Beneath this instruction is a block of data; output from it exactly the lines that run from the one containing "Continue the three.js" through the one containing "scene.camera = cam", inclusive.

*** Task data ***

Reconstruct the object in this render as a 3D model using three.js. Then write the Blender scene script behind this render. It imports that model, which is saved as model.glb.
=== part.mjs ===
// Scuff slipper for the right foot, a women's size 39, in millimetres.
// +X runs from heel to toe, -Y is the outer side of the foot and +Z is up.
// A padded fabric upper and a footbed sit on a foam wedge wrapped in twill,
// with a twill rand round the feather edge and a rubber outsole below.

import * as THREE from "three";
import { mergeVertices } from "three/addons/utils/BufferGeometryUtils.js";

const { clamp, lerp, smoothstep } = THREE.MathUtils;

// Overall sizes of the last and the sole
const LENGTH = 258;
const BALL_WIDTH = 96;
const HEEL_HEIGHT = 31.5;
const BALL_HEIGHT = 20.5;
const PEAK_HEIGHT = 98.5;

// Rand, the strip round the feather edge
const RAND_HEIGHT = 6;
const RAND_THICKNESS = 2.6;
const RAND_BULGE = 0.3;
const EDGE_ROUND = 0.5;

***
*** Task data ***

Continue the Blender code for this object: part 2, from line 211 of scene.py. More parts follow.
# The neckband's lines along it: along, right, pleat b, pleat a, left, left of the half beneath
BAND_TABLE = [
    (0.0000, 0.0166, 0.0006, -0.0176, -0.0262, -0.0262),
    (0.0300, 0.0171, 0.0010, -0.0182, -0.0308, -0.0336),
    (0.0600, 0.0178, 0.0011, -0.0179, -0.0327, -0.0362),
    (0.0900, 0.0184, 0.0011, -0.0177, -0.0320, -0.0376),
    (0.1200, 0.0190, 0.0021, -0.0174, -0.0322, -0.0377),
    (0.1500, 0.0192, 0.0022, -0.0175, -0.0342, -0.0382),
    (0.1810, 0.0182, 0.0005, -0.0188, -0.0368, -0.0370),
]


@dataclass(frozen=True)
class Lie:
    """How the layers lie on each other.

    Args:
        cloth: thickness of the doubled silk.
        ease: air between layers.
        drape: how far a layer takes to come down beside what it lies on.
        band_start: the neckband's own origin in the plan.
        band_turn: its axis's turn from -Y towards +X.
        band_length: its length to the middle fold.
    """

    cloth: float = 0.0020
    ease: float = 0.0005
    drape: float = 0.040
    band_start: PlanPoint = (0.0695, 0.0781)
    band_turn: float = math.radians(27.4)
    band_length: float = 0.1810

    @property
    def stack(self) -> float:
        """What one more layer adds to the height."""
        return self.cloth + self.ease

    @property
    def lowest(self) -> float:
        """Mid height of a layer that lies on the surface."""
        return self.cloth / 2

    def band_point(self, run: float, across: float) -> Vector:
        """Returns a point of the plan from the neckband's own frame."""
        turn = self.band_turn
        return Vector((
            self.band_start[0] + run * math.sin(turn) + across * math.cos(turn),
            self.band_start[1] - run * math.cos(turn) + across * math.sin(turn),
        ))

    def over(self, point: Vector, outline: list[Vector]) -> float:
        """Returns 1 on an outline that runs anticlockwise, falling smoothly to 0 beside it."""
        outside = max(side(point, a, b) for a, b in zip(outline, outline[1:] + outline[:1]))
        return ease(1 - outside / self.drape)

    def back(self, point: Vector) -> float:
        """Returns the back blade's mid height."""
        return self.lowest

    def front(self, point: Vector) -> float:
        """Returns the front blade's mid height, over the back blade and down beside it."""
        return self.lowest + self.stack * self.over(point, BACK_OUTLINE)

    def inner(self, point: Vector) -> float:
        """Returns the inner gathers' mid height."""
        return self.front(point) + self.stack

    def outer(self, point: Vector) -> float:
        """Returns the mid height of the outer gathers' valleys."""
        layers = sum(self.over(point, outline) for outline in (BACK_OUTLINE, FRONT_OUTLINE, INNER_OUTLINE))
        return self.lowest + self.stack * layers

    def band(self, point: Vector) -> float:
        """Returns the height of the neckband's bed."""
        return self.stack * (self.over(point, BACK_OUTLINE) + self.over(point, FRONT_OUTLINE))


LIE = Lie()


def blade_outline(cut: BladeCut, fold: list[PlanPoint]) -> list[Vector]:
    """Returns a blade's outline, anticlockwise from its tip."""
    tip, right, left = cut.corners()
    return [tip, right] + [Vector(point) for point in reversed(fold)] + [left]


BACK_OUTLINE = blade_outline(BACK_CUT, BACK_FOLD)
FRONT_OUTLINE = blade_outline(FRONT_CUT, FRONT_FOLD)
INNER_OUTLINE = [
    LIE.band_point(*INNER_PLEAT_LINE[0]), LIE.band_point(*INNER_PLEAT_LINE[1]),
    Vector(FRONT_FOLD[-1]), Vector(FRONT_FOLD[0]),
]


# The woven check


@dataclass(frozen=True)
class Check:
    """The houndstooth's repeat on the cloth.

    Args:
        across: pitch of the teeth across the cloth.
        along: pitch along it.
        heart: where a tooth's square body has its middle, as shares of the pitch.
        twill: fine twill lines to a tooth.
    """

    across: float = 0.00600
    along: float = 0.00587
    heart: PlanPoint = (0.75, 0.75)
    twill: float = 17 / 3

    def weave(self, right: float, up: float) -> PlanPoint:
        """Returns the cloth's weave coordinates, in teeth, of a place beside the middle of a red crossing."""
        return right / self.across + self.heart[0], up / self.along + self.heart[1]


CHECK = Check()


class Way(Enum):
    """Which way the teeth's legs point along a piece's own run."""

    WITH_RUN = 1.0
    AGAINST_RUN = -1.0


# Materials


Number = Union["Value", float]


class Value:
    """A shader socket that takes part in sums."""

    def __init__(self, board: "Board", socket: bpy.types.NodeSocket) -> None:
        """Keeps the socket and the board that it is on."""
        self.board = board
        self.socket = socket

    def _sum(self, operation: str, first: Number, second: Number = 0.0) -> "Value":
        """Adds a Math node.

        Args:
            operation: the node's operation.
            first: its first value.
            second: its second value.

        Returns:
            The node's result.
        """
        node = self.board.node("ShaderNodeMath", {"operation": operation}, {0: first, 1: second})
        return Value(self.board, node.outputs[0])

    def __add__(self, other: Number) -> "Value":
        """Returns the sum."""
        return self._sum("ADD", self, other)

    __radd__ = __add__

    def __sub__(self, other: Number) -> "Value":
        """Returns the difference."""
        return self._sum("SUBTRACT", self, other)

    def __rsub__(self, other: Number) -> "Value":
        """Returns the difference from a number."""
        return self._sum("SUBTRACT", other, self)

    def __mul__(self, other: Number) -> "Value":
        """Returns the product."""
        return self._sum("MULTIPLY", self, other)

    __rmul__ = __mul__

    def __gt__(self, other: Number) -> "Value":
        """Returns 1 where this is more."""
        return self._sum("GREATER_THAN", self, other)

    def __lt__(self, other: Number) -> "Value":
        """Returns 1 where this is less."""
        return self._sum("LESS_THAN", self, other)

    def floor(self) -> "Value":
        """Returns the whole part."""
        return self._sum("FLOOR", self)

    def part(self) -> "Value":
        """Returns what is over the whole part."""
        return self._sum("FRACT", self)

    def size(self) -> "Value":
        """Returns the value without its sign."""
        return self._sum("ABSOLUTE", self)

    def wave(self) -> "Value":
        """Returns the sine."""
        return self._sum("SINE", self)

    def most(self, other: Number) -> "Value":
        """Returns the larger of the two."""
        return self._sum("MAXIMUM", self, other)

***
*** Task data ***

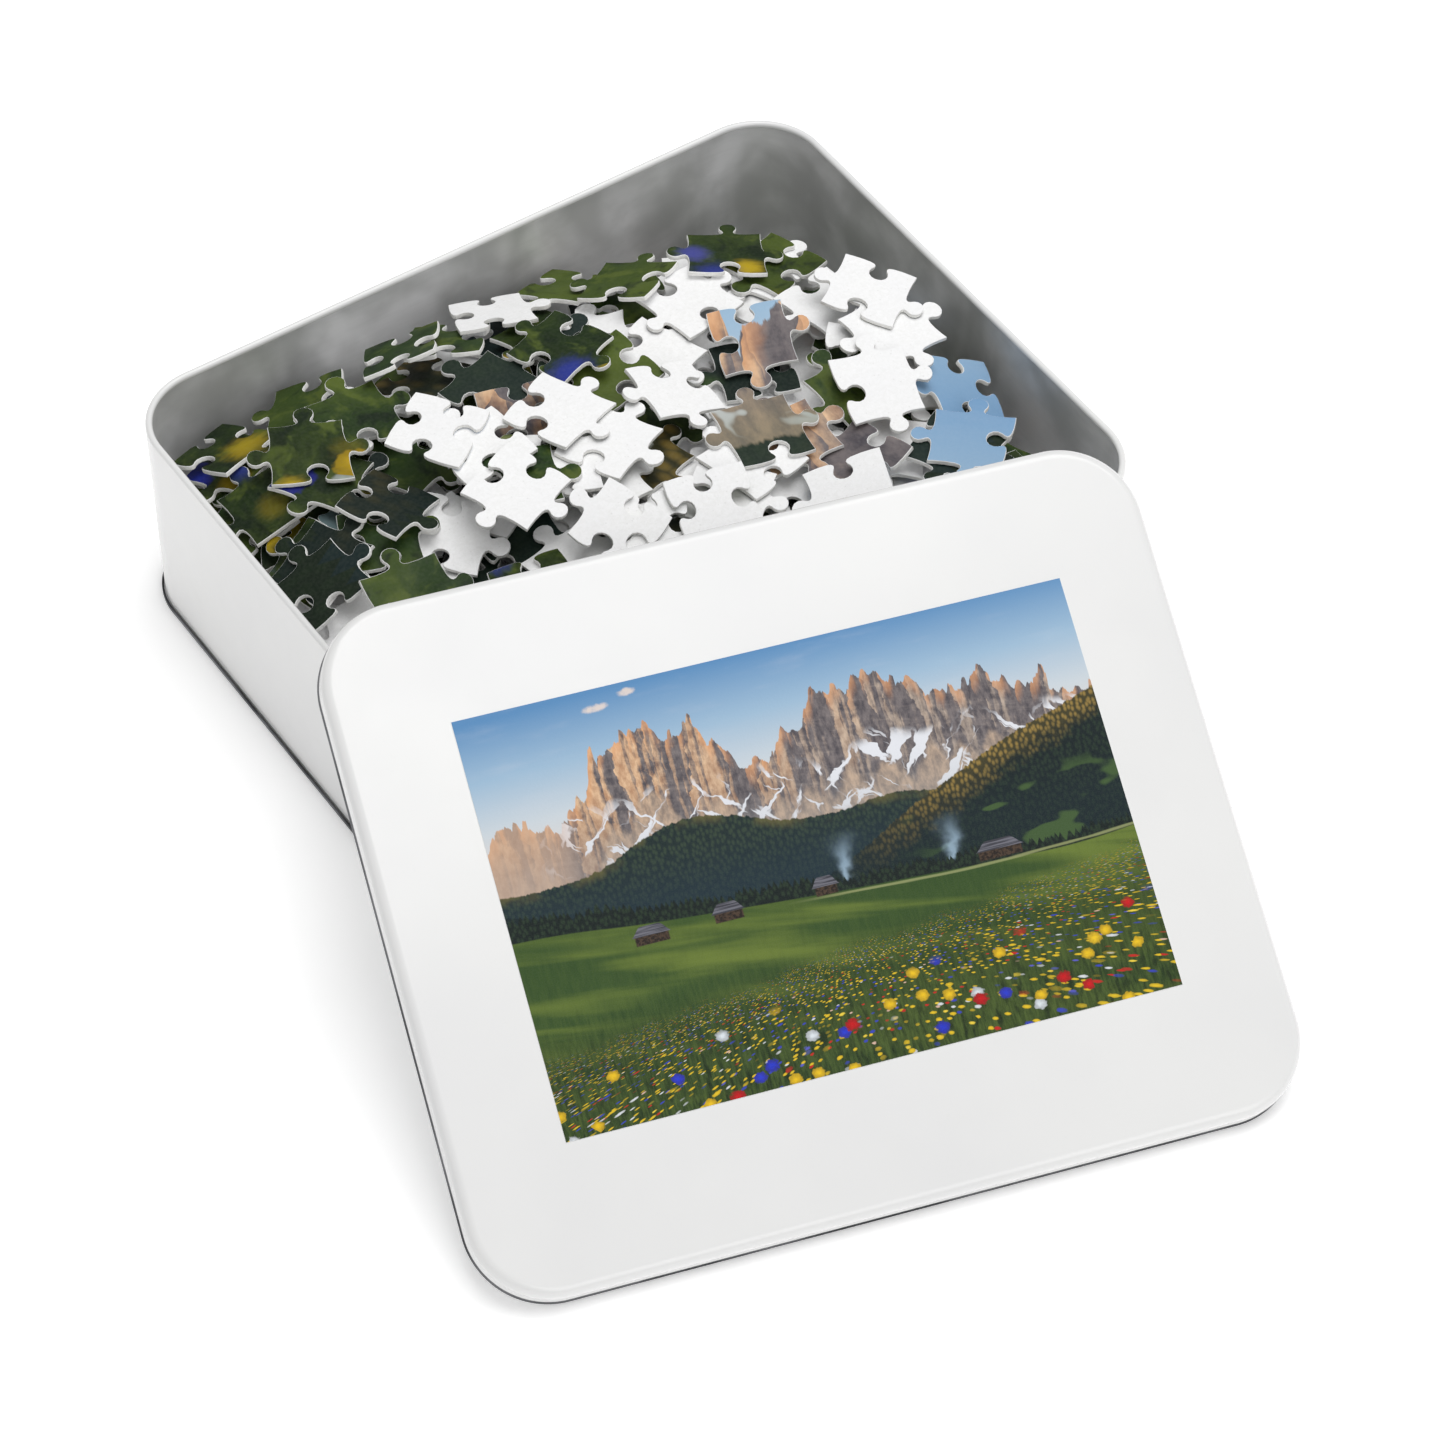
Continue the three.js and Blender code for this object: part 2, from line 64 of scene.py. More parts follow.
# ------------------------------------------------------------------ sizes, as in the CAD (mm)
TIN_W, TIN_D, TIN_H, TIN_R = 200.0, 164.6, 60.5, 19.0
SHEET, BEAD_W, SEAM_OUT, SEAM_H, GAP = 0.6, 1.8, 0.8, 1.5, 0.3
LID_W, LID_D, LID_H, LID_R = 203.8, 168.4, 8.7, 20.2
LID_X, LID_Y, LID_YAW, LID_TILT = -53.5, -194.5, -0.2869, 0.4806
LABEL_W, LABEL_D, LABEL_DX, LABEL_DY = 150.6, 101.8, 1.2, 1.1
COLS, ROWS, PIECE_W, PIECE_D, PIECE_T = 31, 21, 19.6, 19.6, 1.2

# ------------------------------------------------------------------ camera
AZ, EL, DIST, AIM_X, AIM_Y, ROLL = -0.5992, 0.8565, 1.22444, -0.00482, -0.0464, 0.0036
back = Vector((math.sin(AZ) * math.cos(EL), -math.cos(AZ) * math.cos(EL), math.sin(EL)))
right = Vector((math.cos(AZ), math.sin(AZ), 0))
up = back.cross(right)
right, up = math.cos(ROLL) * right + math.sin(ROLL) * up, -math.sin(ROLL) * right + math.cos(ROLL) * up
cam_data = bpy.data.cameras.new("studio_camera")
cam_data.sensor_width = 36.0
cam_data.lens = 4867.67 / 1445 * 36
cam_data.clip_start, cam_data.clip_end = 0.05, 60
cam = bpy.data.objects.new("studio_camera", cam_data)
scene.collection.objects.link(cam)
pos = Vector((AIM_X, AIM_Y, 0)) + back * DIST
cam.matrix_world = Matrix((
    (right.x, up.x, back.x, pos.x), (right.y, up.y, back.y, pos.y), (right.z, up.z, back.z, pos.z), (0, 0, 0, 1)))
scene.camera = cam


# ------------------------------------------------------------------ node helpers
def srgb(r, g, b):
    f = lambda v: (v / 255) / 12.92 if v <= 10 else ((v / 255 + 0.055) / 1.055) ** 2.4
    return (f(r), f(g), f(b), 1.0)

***

= Answer to the task =
Continue the three.js and Blender code for this object: part 2, from line 64 of scene.py. More parts follow.
# ------------------------------------------------------------------ sizes, as in the CAD (mm)
TIN_W, TIN_D, TIN_H, TIN_R = 200.0, 164.6, 60.5, 19.0
SHEET, BEAD_W, SEAM_OUT, SEAM_H, GAP = 0.6, 1.8, 0.8, 1.5, 0.3
LID_W, LID_D, LID_H, LID_R = 203.8, 168.4, 8.7, 20.2
LID_X, LID_Y, LID_YAW, LID_TILT = -53.5, -194.5, -0.2869, 0.4806
LABEL_W, LABEL_D, LABEL_DX, LABEL_DY = 150.6, 101.8, 1.2, 1.1
COLS, ROWS, PIECE_W, PIECE_D, PIECE_T = 31, 21, 19.6, 19.6, 1.2

# ------------------------------------------------------------------ camera
AZ, EL, DIST, AIM_X, AIM_Y, ROLL = -0.5992, 0.8565, 1.22444, -0.00482, -0.0464, 0.0036
back = Vector((math.sin(AZ) * math.cos(EL), -math.cos(AZ) * math.cos(EL), math.sin(EL)))
right = Vector((math.cos(AZ), math.sin(AZ), 0))
up = back.cross(right)
right, up = math.cos(ROLL) * right + math.sin(ROLL) * up, -math.sin(ROLL) * right + math.cos(ROLL) * up
cam_data = bpy.data.cameras.new("studio_camera")
cam_data.sensor_width = 36.0
cam_data.lens = 4867.67 / 1445 * 36
cam_data.clip_start, cam_data.clip_end = 0.05, 60
cam = bpy.data.objects.new("studio_camera", cam_data)
scene.collection.objects.link(cam)
pos = Vector((AIM_X, AIM_Y, 0)) + back * DIST
cam.matrix_world = Matrix((
    (right.x, up.x, back.x, pos.x), (right.y, up.y, back.y, pos.y), (right.z, up.z, back.z, pos.z), (0, 0, 0, 1)))
scene.camera = cam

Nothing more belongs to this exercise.